Copy the data below exactly.

****

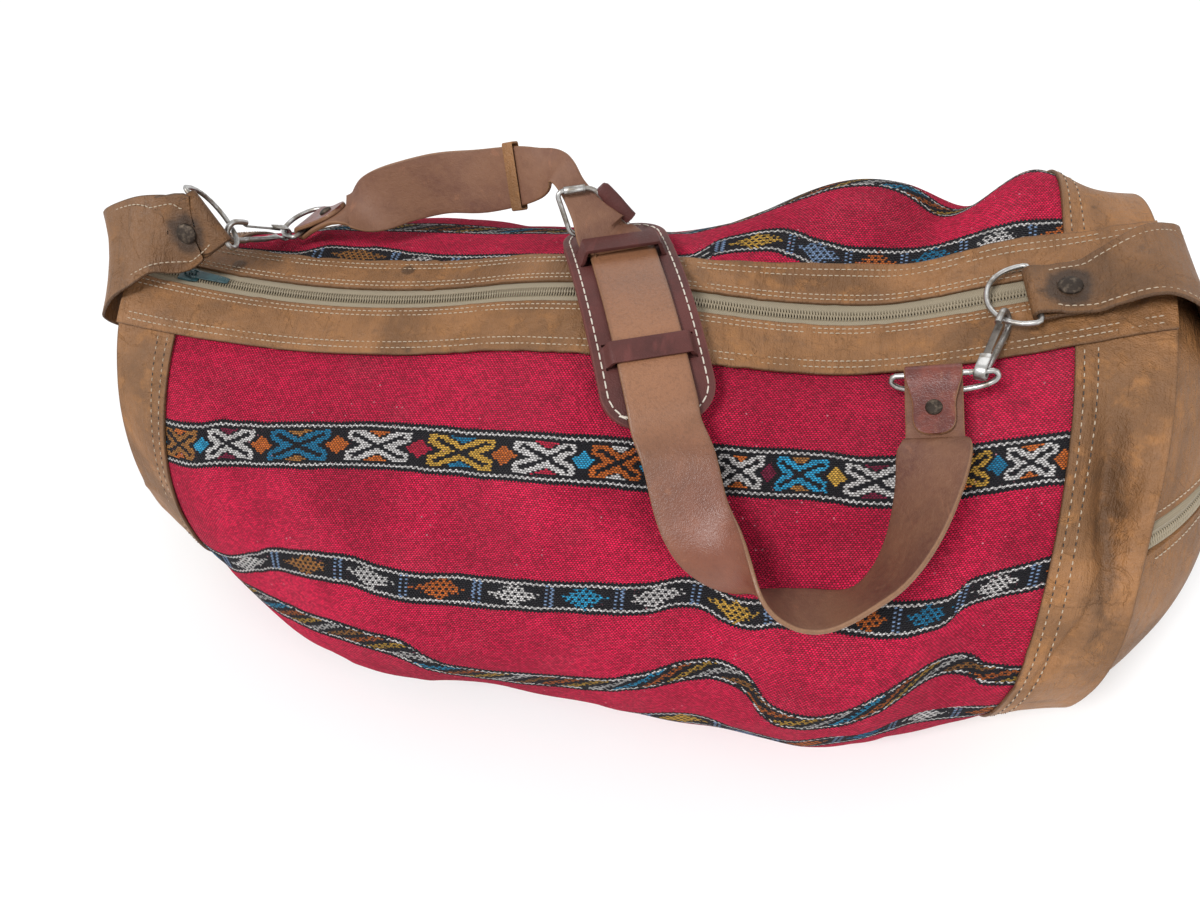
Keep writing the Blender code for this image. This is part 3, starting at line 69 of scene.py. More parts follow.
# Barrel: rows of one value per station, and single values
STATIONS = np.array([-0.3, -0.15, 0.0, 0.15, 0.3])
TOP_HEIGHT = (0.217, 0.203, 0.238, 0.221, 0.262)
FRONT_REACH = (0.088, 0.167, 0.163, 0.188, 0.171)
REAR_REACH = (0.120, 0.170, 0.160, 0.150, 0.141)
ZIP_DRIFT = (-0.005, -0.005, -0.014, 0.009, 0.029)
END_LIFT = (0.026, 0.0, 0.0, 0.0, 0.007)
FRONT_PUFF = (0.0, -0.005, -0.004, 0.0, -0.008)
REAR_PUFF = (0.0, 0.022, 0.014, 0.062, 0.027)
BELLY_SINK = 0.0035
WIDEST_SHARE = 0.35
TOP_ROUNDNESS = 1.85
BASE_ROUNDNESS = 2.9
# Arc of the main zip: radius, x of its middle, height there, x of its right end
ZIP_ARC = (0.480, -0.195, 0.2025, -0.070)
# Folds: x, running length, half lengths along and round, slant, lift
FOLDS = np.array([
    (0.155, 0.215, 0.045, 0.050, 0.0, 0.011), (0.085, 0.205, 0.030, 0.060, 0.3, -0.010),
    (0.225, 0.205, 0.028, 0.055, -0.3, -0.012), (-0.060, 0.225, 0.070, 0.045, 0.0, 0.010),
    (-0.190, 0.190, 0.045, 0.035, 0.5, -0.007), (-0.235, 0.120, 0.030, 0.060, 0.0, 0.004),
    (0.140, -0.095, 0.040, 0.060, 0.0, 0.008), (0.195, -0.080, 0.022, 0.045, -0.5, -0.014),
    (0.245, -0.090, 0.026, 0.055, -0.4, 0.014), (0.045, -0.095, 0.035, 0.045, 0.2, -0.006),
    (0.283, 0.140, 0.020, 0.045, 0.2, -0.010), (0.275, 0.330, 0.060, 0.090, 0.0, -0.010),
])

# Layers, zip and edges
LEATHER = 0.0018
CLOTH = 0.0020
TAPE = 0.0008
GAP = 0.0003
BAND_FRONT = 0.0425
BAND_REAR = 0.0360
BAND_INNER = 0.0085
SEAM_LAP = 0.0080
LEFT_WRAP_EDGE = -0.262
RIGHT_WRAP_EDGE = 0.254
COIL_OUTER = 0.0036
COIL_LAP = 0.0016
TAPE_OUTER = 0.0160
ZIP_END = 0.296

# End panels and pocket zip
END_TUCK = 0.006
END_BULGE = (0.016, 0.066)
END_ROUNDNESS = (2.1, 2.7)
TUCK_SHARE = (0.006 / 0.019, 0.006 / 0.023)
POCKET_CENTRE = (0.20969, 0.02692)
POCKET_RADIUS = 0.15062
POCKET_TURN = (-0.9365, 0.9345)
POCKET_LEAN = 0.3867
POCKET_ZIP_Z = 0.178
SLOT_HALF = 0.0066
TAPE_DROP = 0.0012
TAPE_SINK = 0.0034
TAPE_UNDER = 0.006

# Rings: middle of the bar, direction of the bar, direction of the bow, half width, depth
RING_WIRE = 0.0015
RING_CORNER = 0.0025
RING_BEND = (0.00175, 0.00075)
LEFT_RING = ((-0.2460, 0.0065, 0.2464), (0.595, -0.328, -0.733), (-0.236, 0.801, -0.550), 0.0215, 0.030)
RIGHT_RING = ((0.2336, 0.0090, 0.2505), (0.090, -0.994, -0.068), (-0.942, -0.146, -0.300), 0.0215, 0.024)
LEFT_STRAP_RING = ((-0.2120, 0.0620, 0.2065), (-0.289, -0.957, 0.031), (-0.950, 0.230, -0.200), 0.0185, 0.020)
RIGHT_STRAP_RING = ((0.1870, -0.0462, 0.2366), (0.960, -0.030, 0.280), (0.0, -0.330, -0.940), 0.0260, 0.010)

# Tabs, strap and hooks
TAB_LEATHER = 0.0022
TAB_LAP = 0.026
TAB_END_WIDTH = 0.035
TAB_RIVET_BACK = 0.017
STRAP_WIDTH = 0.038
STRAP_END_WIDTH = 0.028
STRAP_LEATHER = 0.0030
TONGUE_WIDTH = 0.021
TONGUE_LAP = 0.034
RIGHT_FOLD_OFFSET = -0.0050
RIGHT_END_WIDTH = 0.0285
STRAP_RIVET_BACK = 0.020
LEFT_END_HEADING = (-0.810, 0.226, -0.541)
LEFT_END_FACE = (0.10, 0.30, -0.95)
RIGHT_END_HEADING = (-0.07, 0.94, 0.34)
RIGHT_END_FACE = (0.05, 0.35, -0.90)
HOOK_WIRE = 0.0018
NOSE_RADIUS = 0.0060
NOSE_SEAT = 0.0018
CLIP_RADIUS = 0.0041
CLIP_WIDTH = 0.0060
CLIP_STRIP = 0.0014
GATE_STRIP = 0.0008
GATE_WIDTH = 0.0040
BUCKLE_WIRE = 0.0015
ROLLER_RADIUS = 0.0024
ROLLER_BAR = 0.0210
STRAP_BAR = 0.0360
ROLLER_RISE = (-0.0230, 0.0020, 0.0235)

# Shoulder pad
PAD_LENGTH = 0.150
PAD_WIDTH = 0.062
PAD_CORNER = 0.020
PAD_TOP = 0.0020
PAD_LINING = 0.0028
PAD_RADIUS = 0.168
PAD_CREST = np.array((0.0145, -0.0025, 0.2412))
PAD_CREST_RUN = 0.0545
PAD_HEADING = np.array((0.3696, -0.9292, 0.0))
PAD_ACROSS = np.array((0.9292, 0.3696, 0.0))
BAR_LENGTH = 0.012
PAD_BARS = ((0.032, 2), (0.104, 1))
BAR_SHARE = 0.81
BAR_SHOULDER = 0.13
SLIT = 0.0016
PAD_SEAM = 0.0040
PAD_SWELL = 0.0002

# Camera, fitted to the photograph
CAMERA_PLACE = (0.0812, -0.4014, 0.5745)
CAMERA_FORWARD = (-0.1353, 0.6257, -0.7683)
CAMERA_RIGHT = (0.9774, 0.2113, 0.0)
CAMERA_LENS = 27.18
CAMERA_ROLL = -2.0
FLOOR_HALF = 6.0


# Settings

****

Answer to the task =
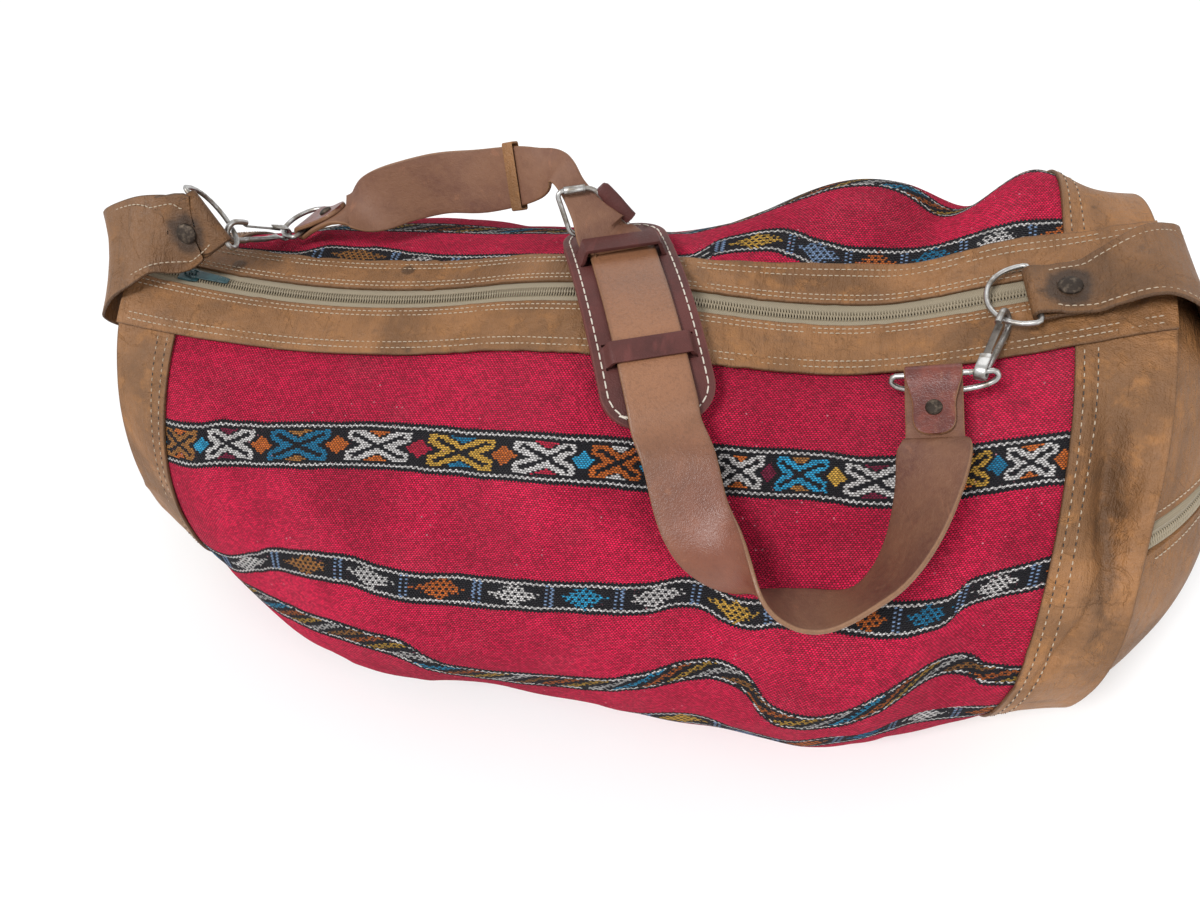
Keep writing the Blender code for this image. This is part 3, starting at line 69 of scene.py. More parts follow.
# Barrel: rows of one value per station, and single values
STATIONS = np.array([-0.3, -0.15, 0.0, 0.15, 0.3])
TOP_HEIGHT = (0.217, 0.203, 0.238, 0.221, 0.262)
FRONT_REACH = (0.088, 0.167, 0.163, 0.188, 0.171)
REAR_REACH = (0.120, 0.170, 0.160, 0.150, 0.141)
ZIP_DRIFT = (-0.005, -0.005, -0.014, 0.009, 0.029)
END_LIFT = (0.026, 0.0, 0.0, 0.0, 0.007)
FRONT_PUFF = (0.0, -0.005, -0.004, 0.0, -0.008)
REAR_PUFF = (0.0, 0.022, 0.014, 0.062, 0.027)
BELLY_SINK = 0.0035
WIDEST_SHARE = 0.35
TOP_ROUNDNESS = 1.85
BASE_ROUNDNESS = 2.9
# Arc of the main zip: radius, x of its middle, height there, x of its right end
ZIP_ARC = (0.480, -0.195, 0.2025, -0.070)
# Folds: x, running length, half lengths along and round, slant, lift
FOLDS = np.array([
    (0.155, 0.215, 0.045, 0.050, 0.0, 0.011), (0.085, 0.205, 0.030, 0.060, 0.3, -0.010),
    (0.225, 0.205, 0.028, 0.055, -0.3, -0.012), (-0.060, 0.225, 0.070, 0.045, 0.0, 0.010),
    (-0.190, 0.190, 0.045, 0.035, 0.5, -0.007), (-0.235, 0.120, 0.030, 0.060, 0.0, 0.004),
    (0.140, -0.095, 0.040, 0.060, 0.0, 0.008), (0.195, -0.080, 0.022, 0.045, -0.5, -0.014),
    (0.245, -0.090, 0.026, 0.055, -0.4, 0.014), (0.045, -0.095, 0.035, 0.045, 0.2, -0.006),
    (0.283, 0.140, 0.020, 0.045, 0.2, -0.010), (0.275, 0.330, 0.060, 0.090, 0.0, -0.010),
])

# Layers, zip and edges
LEATHER = 0.0018
CLOTH = 0.0020
TAPE = 0.0008
GAP = 0.0003
BAND_FRONT = 0.0425
BAND_REAR = 0.0360
BAND_INNER = 0.0085
SEAM_LAP = 0.0080
LEFT_WRAP_EDGE = -0.262
RIGHT_WRAP_EDGE = 0.254
COIL_OUTER = 0.0036
COIL_LAP = 0.0016
TAPE_OUTER = 0.0160
ZIP_END = 0.296

# End panels and pocket zip
END_TUCK = 0.006
END_BULGE = (0.016, 0.066)
END_ROUNDNESS = (2.1, 2.7)
TUCK_SHARE = (0.006 / 0.019, 0.006 / 0.023)
POCKET_CENTRE = (0.20969, 0.02692)
POCKET_RADIUS = 0.15062
POCKET_TURN = (-0.9365, 0.9345)
POCKET_LEAN = 0.3867
POCKET_ZIP_Z = 0.178
SLOT_HALF = 0.0066
TAPE_DROP = 0.0012
TAPE_SINK = 0.0034
TAPE_UNDER = 0.006

# Rings: middle of the bar, direction of the bar, direction of the bow, half width, depth
RING_WIRE = 0.0015
RING_CORNER = 0.0025
RING_BEND = (0.00175, 0.00075)
LEFT_RING = ((-0.2460, 0.0065, 0.2464), (0.595, -0.328, -0.733), (-0.236, 0.801, -0.550), 0.0215, 0.030)
RIGHT_RING = ((0.2336, 0.0090, 0.2505), (0.090, -0.994, -0.068), (-0.942, -0.146, -0.300), 0.0215, 0.024)
LEFT_STRAP_RING = ((-0.2120, 0.0620, 0.2065), (-0.289, -0.957, 0.031), (-0.950, 0.230, -0.200), 0.0185, 0.020)
RIGHT_STRAP_RING = ((0.1870, -0.0462, 0.2366), (0.960, -0.030, 0.280), (0.0, -0.330, -0.940), 0.0260, 0.010)

# Tabs, strap and hooks
TAB_LEATHER = 0.0022
TAB_LAP = 0.026
TAB_END_WIDTH = 0.035
TAB_RIVET_BACK = 0.017
STRAP_WIDTH = 0.038
STRAP_END_WIDTH = 0.028
STRAP_LEATHER = 0.0030
TONGUE_WIDTH = 0.021
TONGUE_LAP = 0.034
RIGHT_FOLD_OFFSET = -0.0050
RIGHT_END_WIDTH = 0.0285
STRAP_RIVET_BACK = 0.020
LEFT_END_HEADING = (-0.810, 0.226, -0.541)
LEFT_END_FACE = (0.10, 0.30, -0.95)
RIGHT_END_HEADING = (-0.07, 0.94, 0.34)
RIGHT_END_FACE = (0.05, 0.35, -0.90)
HOOK_WIRE = 0.0018
NOSE_RADIUS = 0.0060
NOSE_SEAT = 0.0018
CLIP_RADIUS = 0.0041
CLIP_WIDTH = 0.0060
CLIP_STRIP = 0.0014
GATE_STRIP = 0.0008
GATE_WIDTH = 0.0040
BUCKLE_WIRE = 0.0015
ROLLER_RADIUS = 0.0024
ROLLER_BAR = 0.0210
STRAP_BAR = 0.0360
ROLLER_RISE = (-0.0230, 0.0020, 0.0235)

# Shoulder pad
PAD_LENGTH = 0.150
PAD_WIDTH = 0.062
PAD_CORNER = 0.020
PAD_TOP = 0.0020
PAD_LINING = 0.0028
PAD_RADIUS = 0.168
PAD_CREST = np.array((0.0145, -0.0025, 0.2412))
PAD_CREST_RUN = 0.0545
PAD_HEADING = np.array((0.3696, -0.9292, 0.0))
PAD_ACROSS = np.array((0.9292, 0.3696, 0.0))
BAR_LENGTH = 0.012
PAD_BARS = ((0.032, 2), (0.104, 1))
BAR_SHARE = 0.81
BAR_SHOULDER = 0.13
SLIT = 0.0016
PAD_SEAM = 0.0040
PAD_SWELL = 0.0002

# Camera, fitted to the photograph
CAMERA_PLACE = (0.0812, -0.4014, 0.5745)
CAMERA_FORWARD = (-0.1353, 0.6257, -0.7683)
CAMERA_RIGHT = (0.9774, 0.2113, 0.0)
CAMERA_LENS = 27.18
CAMERA_ROLL = -2.0
FLOOR_HALF = 6.0


# Settings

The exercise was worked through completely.